I ran into this weird behavior when trying to "manually" optimize a network's parameters via SGD. When attempting to update the model's parameters using the following way, it works just fine:
for _ in trange(epochs):
for x, y in train_loader:
x, y = x.to(device, non_blocking=True), y.to(device, non_blocking=True)
loss = F.cross_entropy(m(x), y)
grad = torch.autograd.grad(loss, m.parameters())
with torch.no_grad():
for p, g in zip(m.parameters(), grad):
p -= 0.1 * g
However, doing the following throws off the model completely:
for _ in trange(epochs):
for x, y in train_loader:
x, y = x.to(device, non_blocking=True), y.to(device, non_blocking=True)

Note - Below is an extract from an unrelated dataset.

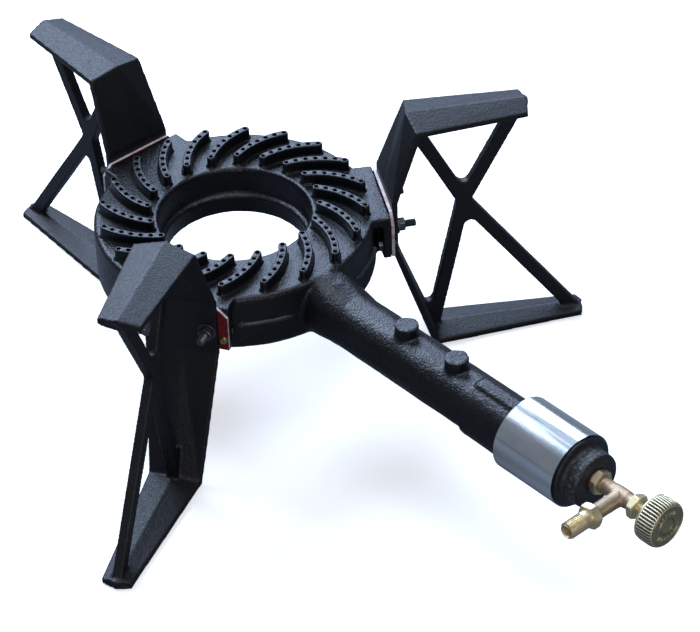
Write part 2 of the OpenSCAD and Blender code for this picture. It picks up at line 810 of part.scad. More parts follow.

loss = F.cross_entropy(m(x), y)
loss.backward()
with torch.no_grad():
for p in m.parameters():
p -= 0.1 * p.grad
But to me, both methods should be equivalent. And upon further inspection, when comparing the values of g
from grad
with the values of p.grad
from m.paramters()
, it turned out that the gradient values are not the same! I also tried removing with torch.no_grad():
and doing the following, but it didn't work either:
for p in m.parameters():
p.data -= 0.1 * p.grad
Can somebody please explain why is this happening? Shouldn't the gradients in both methods have the same values (keeping in mind that both models m
are identical)?
REPRODUCIBLE EXAMPLE:
Ensure reproducibility:
device = torch.device('cuda')
torch.manual_seed(0)
torch.cuda.manual_seed_all(0)
np.random.seed(0)
torch.backends.cudnn.benchmark = False
torch.backends.cudnn.deterministic = True
torch.cuda.empty_cache()
Load the data:
T = transforms.ToTensor()
train_data = datasets.MNIST(root='data', transform=T, download=True)

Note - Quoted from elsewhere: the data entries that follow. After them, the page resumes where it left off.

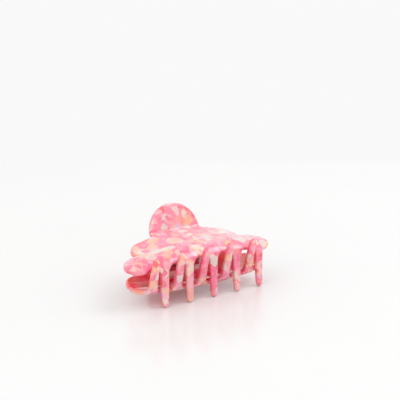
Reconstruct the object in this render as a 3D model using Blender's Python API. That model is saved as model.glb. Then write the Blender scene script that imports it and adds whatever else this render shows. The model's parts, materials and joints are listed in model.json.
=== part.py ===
"""Claw clip for hair: two heat-formed acetate jaws on a steel spring hinge.

Metres, +Z up. X runs along the clip, the mouth faces -Y and the finger tabs are at +Y.
The closed clip lies on its side, on the tips of the upper jaw's teeth and the rim of the lower tab.
"""
import math

import bmesh
import bpy
from mathutils import Matrix, Vector

# --- how the closed clip lies -------------------------------------------------------------
HINGE_Y = 0.01185                # hinge axis, behind the middle of the clip
HINGE_Z = 0.02134                # hinge axis above the table
CLIP_TILT = math.radians(9.0)    # the mouth lies lower than the hinge

# --- acetate sheet and its bends, in the side view of one jaw -------------------------------
# across = distance from the hinge axis towards the mouth, up = distance from the middle plane
SHEET = 0.0034
TAB_ANGLE = math.radians(60.0)         # tab against the middle plane
TAB_RADIUS = 0.0162
TAB_RUN = 0.0210                       # straight run of the profile, a little longer than the tab
TAB_BEND = Vector((-0.00284, 0.00802))
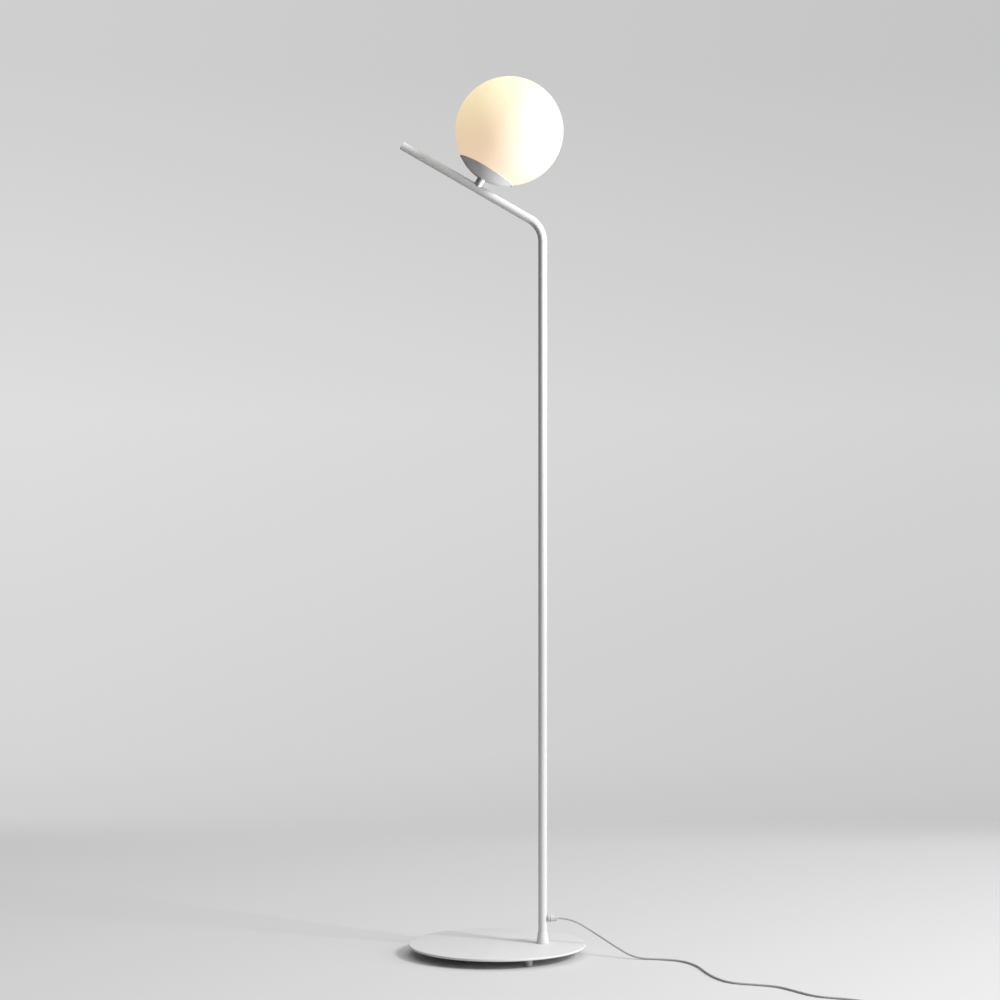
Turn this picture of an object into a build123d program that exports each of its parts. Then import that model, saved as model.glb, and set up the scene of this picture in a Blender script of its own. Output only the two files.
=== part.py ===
from build123d import *
import math
import os

os.makedirs("parts", exist_ok=True)

# A globe floor lamp, in millimetres. The origin is on the floor under the middle of the base
# disc, +X points from the arm's free end towards the pole, +Z up.

# Base
foot_height = 15.0
foot_r = 6.2
foot_circle_r = 131.0
foot_angles = (-64.0, 56.0, 176.0)
plate_r = 163.0
plate_t = 5.0
plate_bevel = 3.4
collar_height = 21.0
collar_low_r = 11.8
collar_high_r = 8.6

# Bent tube: the pole stands up from the disc and the arm leans back over it
tube_r = 8.0
tube_wall = 1.2
pole_x = 84.0
corner_z = 1344.0  # where the axes of pole and arm would cross
bend_r = 48.0
arm_angle = 30.0
arm_length = 298.4
cap_t = 2.0

# Lamp head: measured along its axis from the globe's centre, which is minus towards the arm
stem_along_arm = 141.75
globe_from_arm = 122.299
stem_r = 7.8
stem_bore_r = 5.0
globe_r = 100.0
globe_wall = 3.0
globe_hole_r = 42.0
cup_rim_r = 55.6
cup_outer_r = 91.5
cup_centre = -12.0
cup_wall = 1.5
cup_seat_gap = 0.4
cup_foot = -103.2
cup_floor = -101.4
collar_floor = -95.0
nipple_r = 4.95
thread_r = 37.9  # outside of the collar's thread
thread_gap = 0.4
holder_low = -93.0
insert_top = -66.4
bulb_low = -63.2  # the bulb's centre contact
contact_t = 1.8
insulator_t = 4.0
housing_low = -38.0
bulb_length = 108.0
bulb_r = 30.0
bulb_cap_r = 13.1
screw_shell_r = 13.4
seam_drop = 17.0  # the dome's edge below its centre
led_count = 8
dome_centre = bulb_low + bulb_length - bulb_r
seam = dome_centre - seam_drop
board_low = seam - 3.0

# Mains cord
cord_r = 1.8
grip_z = 66.0
grip_r = 7.2
grip_neck_r = 5.0
grip_body_r = 5.9
grip_nut_r = 5.5
grip_split = 23.0  # from the pole's axis
grip_end = 110.5
floor_line = cord_r + 0.05
cord_route = [
    (grip_end, 0.0, grip_z),
    (136.0, 0.0, grip_z),
    (176.0, -9.0, 43.0),
    (214.0, -30.0, 21.0),
    (251.0, -54.0, floor_line),
    (300.0, -62.0, floor_line),
    (338.0, -80.0, floor_line),
    (360.0, -128.0, floor_line),
    (368.0, -181.0, floor_line),
    (380.0, -235.0, floor_line),
    (403.0, -283.0, floor_line),
    (446.0, -298.0, floor_line),
    (483.0, -314.0, floor_line),
    (509.0, -357.0, floor_line),
    (537.0, -401.0, floor_line),
    (586.0, -419.0, floor_line),
    (624.0, -447.0, floor_line),
    (640.0, -492.0, floor_line),
    (629.0, -531.0, 3.2),
    (609.0, -548.0, 6.0),
    (588.0, -548.0, 6.0),
]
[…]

test_data = datasets.MNIST(root='data', transform=T, train=False, download=True)
BS = 300
epochs = 5
LR = 0.1
train_loader = DataLoader(train_data, batch_size=BS, pin_memory=True)
test_loader = DataLoader(test_data, batch_size=1000, pin_memory=True)
Define the model to be optimized:
class Model(nn.Module):
def __init__(self, out_dims):
super().__init__()
self.conv1 = nn.Conv2d(1, out_dims, 3, stride=3, padding=1)
self.conv2 = nn.Sequential(nn.Conv2d(out_dims, out_dims * 2, 3), nn.BatchNorm2d(out_dims * 2), nn.ReLU())
self.conv3 = nn.Sequential(nn.Conv2d(out_dims * 2, out_dims * 4, 4, stride=2, padding=1), nn.BatchNorm2d(out_dims * 4), nn.ReLU(), nn.Flatten())
self.fc = nn.Linear(out_dims * 4 * 16, 10)
def forward(self, x):
return nn.Sequential(*tuple(self.children()))(x)
m1 = Model(5).to(device)
m2 = deepcopy(m1) # "m2.load_state_dict(m1.state_dict())" doesn't work either
Training and evaluation:
# M1's training:
for _ in trange(epochs):
for x, y in train_loader:
x, y = x.to(device, non_blocking=True), y.to(device, non_blocking=True)
loss = F.cross_entropy(m1(x), y)
grad = torch.autograd.grad(loss, m1.parameters())
with torch.no_grad():
for p, g in zip(m1.parameters(), grad):
p -= LR * g
# M1's evaluation:
m1.eval()
acc1 = []
with torch.no_grad():
for x, y in test_loader:
x, y = x.to(device, non_blocking=True), y.to(device, non_blocking=True)
_, pred = m1(x).max(1)
acc1.append(metric(pred, y).item())
print(f'Accuracy: {np.mean(acc1) * 100:.4}%')
# M2's training:
for _ in trange(epochs):
for x, y in train_loader:
x, y = x.to(device, non_blocking=True), y.to(device, non_blocking=True)
loss = F.cross_entropy(m2(x), y)
loss.backward()
with torch.no_grad():
for p in m2.parameters():
p -= LR * p.grad
# M2's evaluation:
m2.eval()
acc2 = []
with torch.no_grad():
for x, y in test_loader:
x, y = x.to(device, non_blocking=True), y.to(device, non_blocking=True)
_, pred = m2(x).max(1)
acc2.append(metric(pred, y).item())
print(f'Accuracy: {np.mean(acc2) * 100:.4}%')
It took me a while to figure out, but the problem was in loss.backward()
. Unlike autograd.grad()
which computes and returns the gradients, the inplace backward()
computes and accumulates the gradients of participating nodes in the computation graph. In other words, the two will have the same effect when used to back-prop once, but every repetition of backward()
will add the currently computed gradients to all previous ones (hence the divergence). Resetting the gradients using model.zero_grad()
fixes stuff.